- CHALLENGE
Print out every record exactly as it appears.
**** ENTRIES SHOWN
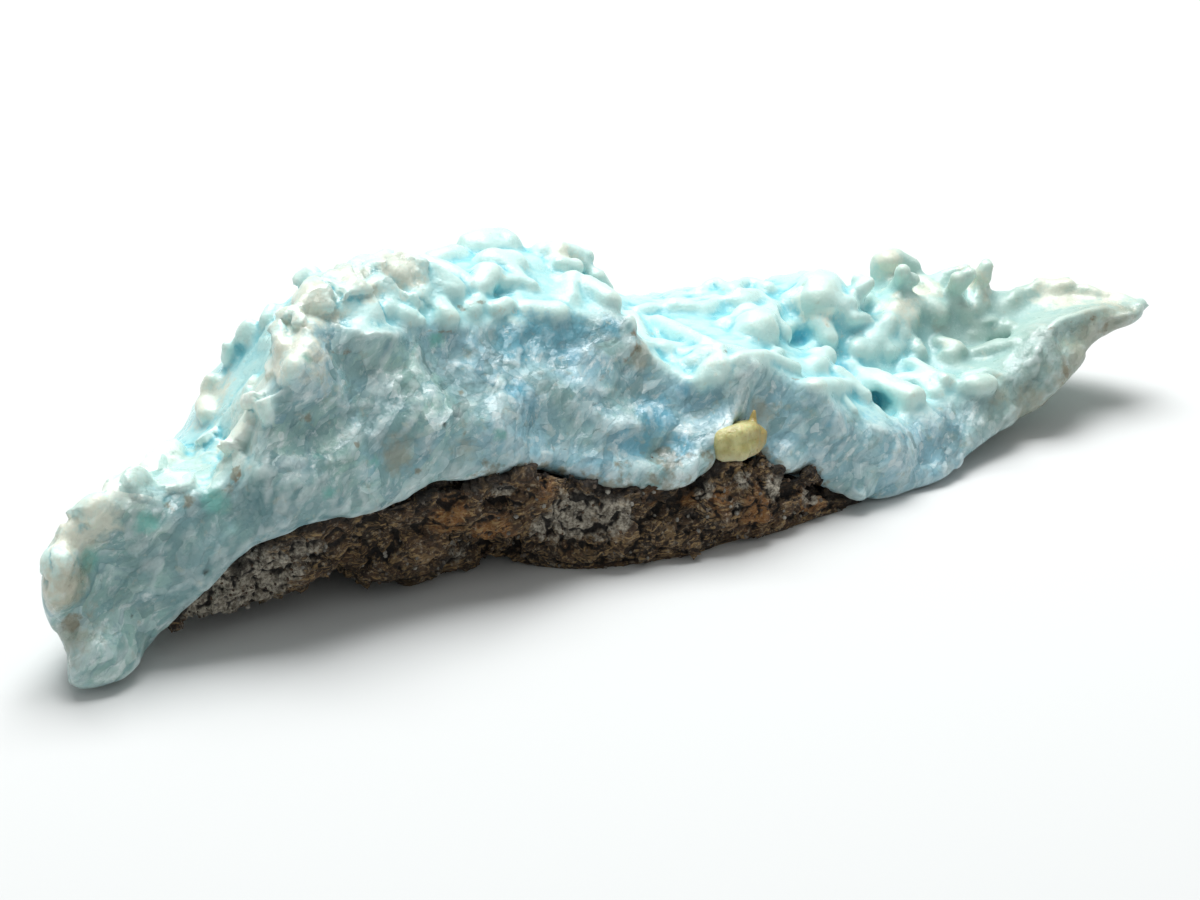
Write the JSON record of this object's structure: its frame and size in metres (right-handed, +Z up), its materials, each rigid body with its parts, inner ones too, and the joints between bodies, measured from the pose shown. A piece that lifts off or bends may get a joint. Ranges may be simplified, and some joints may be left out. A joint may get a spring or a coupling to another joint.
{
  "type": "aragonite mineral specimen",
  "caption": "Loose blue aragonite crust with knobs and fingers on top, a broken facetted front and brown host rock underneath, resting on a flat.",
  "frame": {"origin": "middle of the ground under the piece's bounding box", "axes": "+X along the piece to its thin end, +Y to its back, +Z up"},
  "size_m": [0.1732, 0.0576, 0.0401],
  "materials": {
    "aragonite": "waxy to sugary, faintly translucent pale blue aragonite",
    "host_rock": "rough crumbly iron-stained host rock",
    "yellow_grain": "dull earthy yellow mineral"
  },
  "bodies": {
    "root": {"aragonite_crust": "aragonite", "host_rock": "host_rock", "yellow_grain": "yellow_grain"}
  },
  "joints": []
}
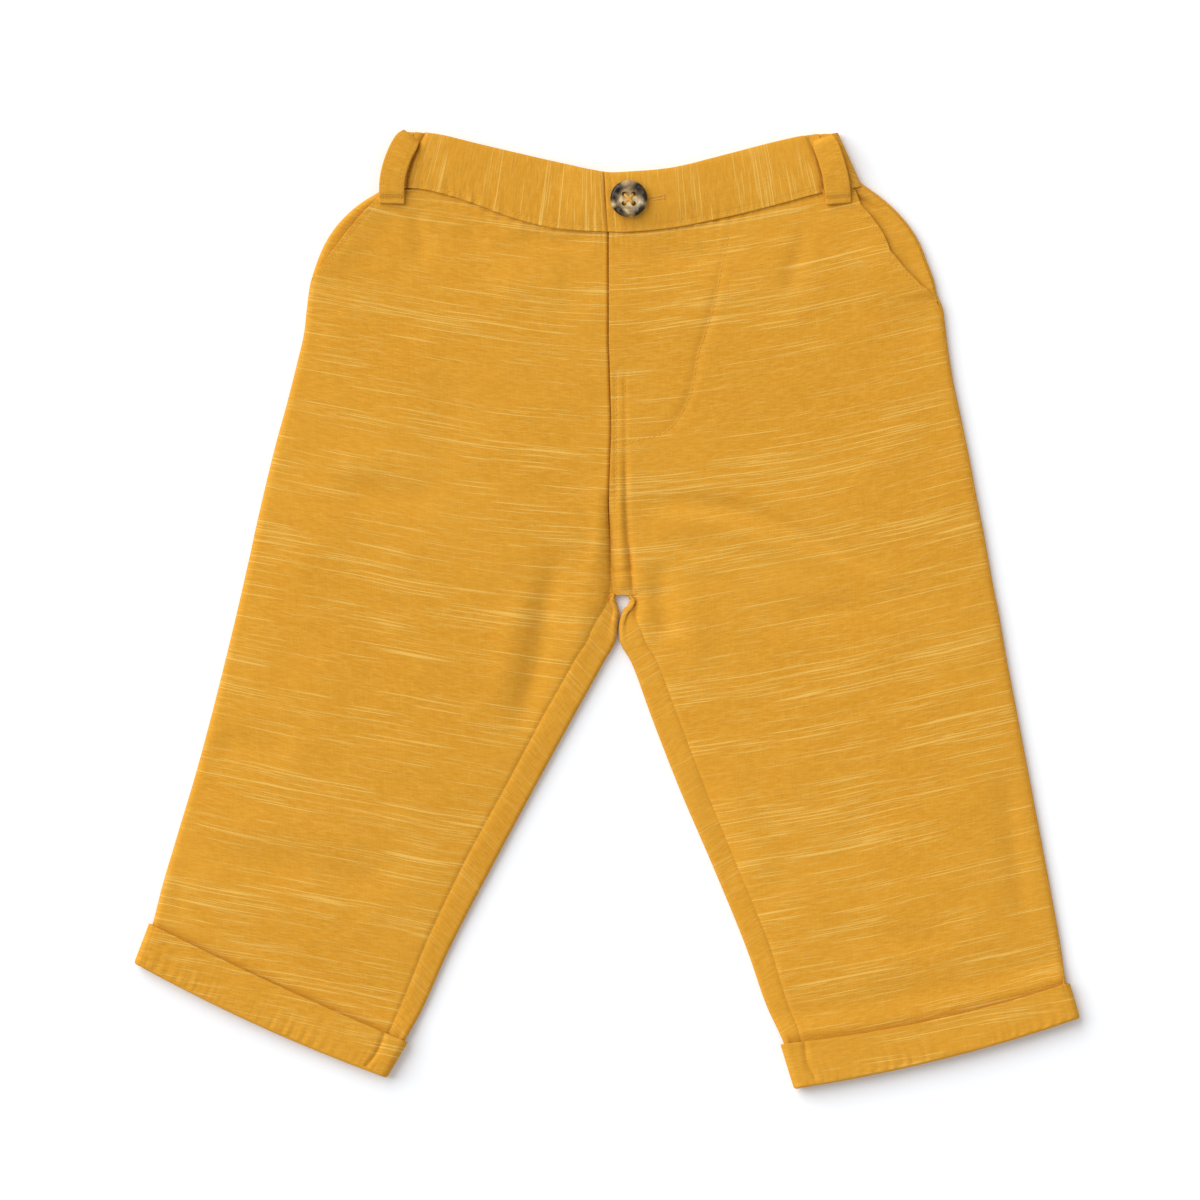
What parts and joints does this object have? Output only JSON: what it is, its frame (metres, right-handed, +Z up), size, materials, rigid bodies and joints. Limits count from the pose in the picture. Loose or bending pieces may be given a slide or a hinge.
********
- PROBLEM SOLUTION
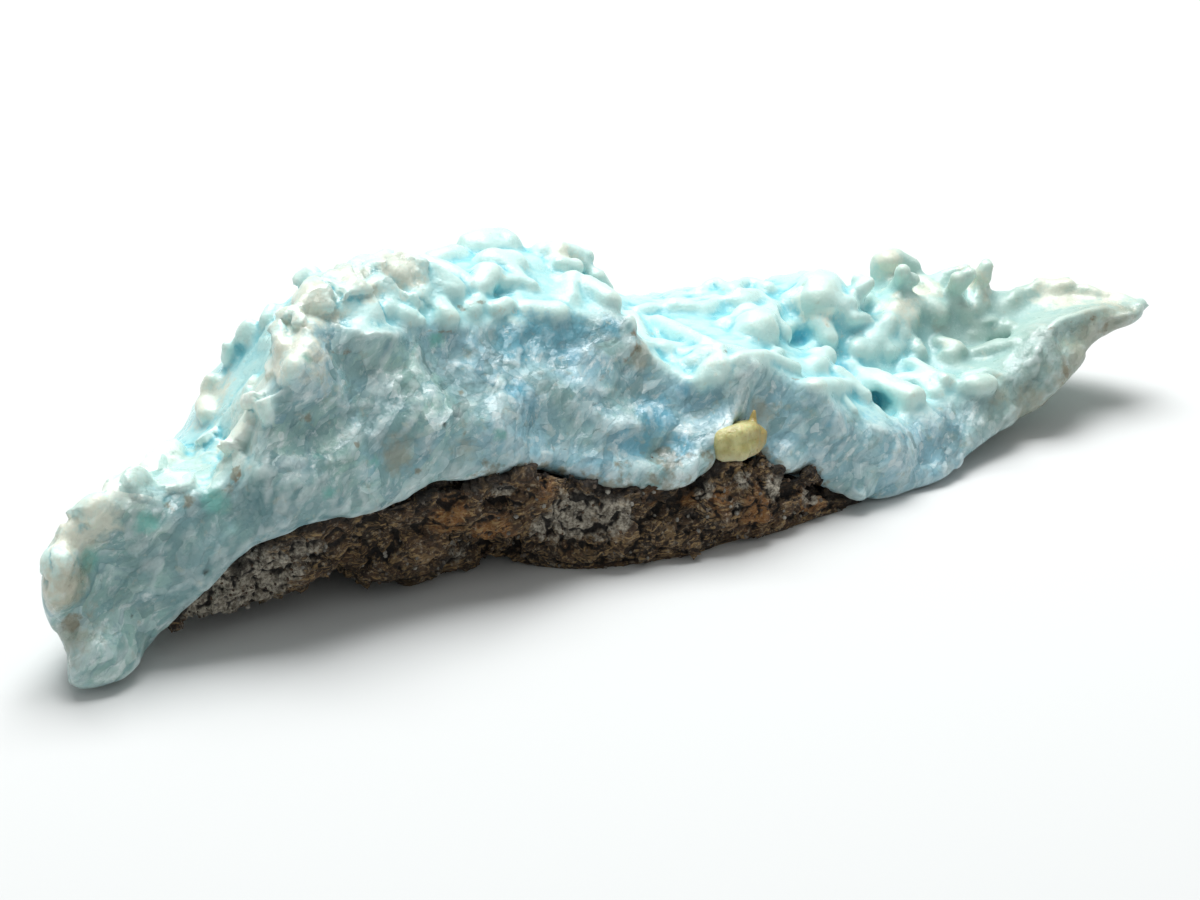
Write the JSON record of this object's structure: its frame and size in metres (right-handed, +Z up), its materials, each rigid body with its parts, inner ones too, and the joints between bodies, measured from the pose shown. A piece that lifts off or bends may get a joint. Ranges may be simplified, and some joints may be left out. A joint may get a spring or a coupling to another joint.
{
  "type": "aragonite mineral specimen",
  "caption": "Loose blue aragonite crust with knobs and fingers on top, a broken facetted front and brown host rock underneath, resting on a flat.",
  "frame": {"origin": "middle of the ground under the piece's bounding box", "axes": "+X along the piece to its thin end, +Y to its back, +Z up"},
  "size_m": [0.1732, 0.0576, 0.0401],
  "materials": {
    "aragonite": "waxy to sugary, faintly translucent pale blue aragonite",
    "host_rock": "rough crumbly iron-stained host rock",
    "yellow_grain": "dull earthy yellow mineral"
  },
  "bodies": {
    "root": {"aragonite_crust": "aragonite", "host_rock": "host_rock", "yellow_grain": "yellow_grain"}
  },
  "joints": []
}
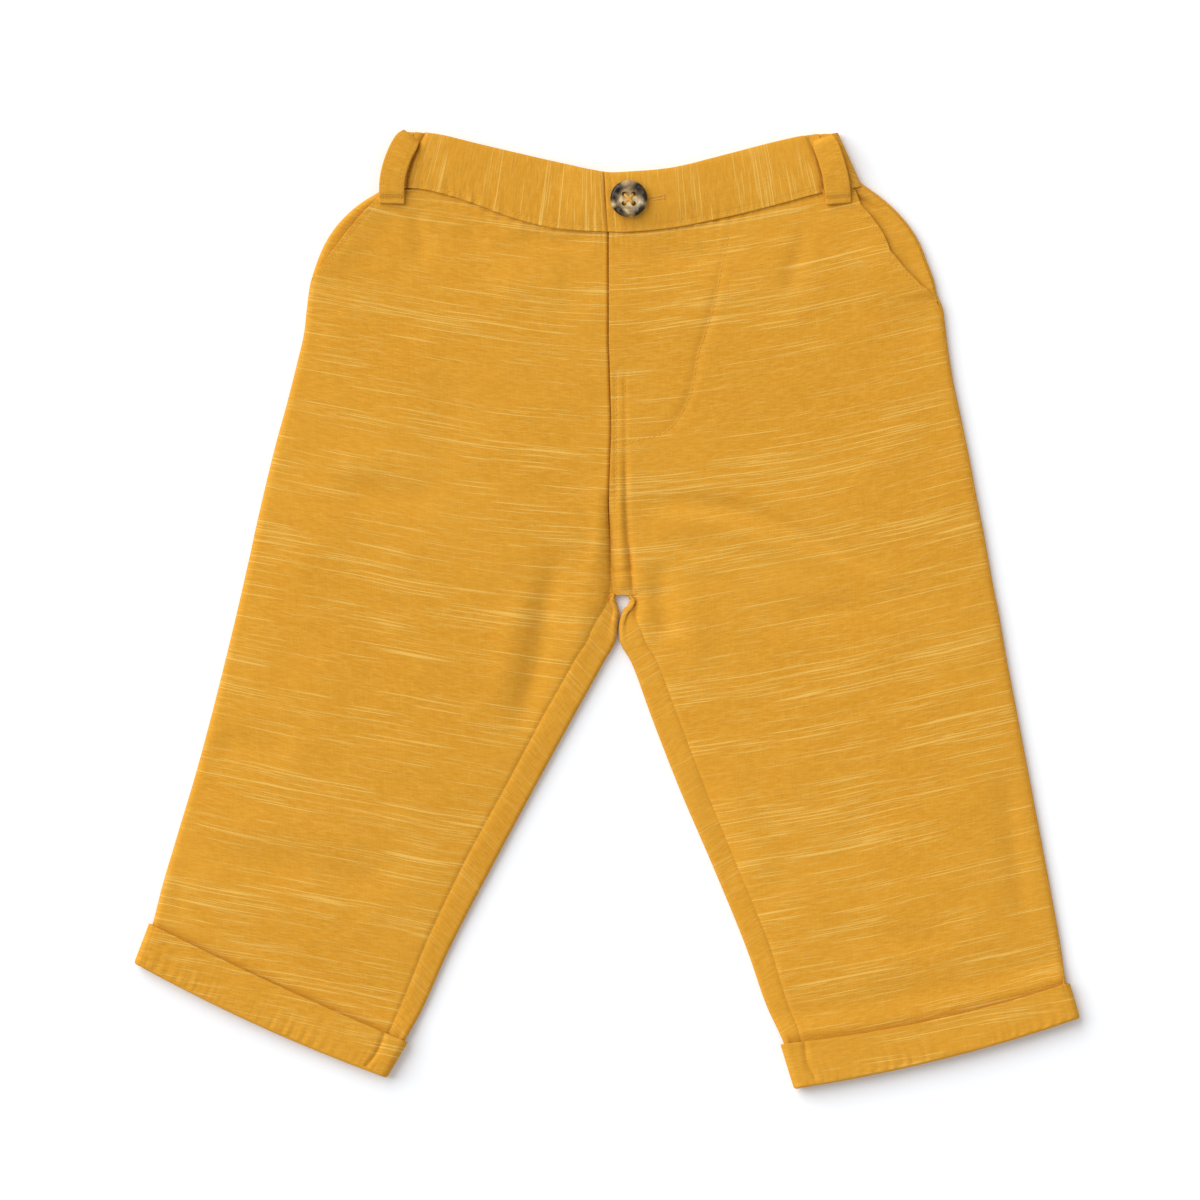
What parts and joints does this object have? Output only JSON: what it is, its frame (metres, right-handed, +Z up), size, materials, rigid bodies and joints. Limits count from the pose in the picture. Loose or bending pieces may be given a slide or a hinge.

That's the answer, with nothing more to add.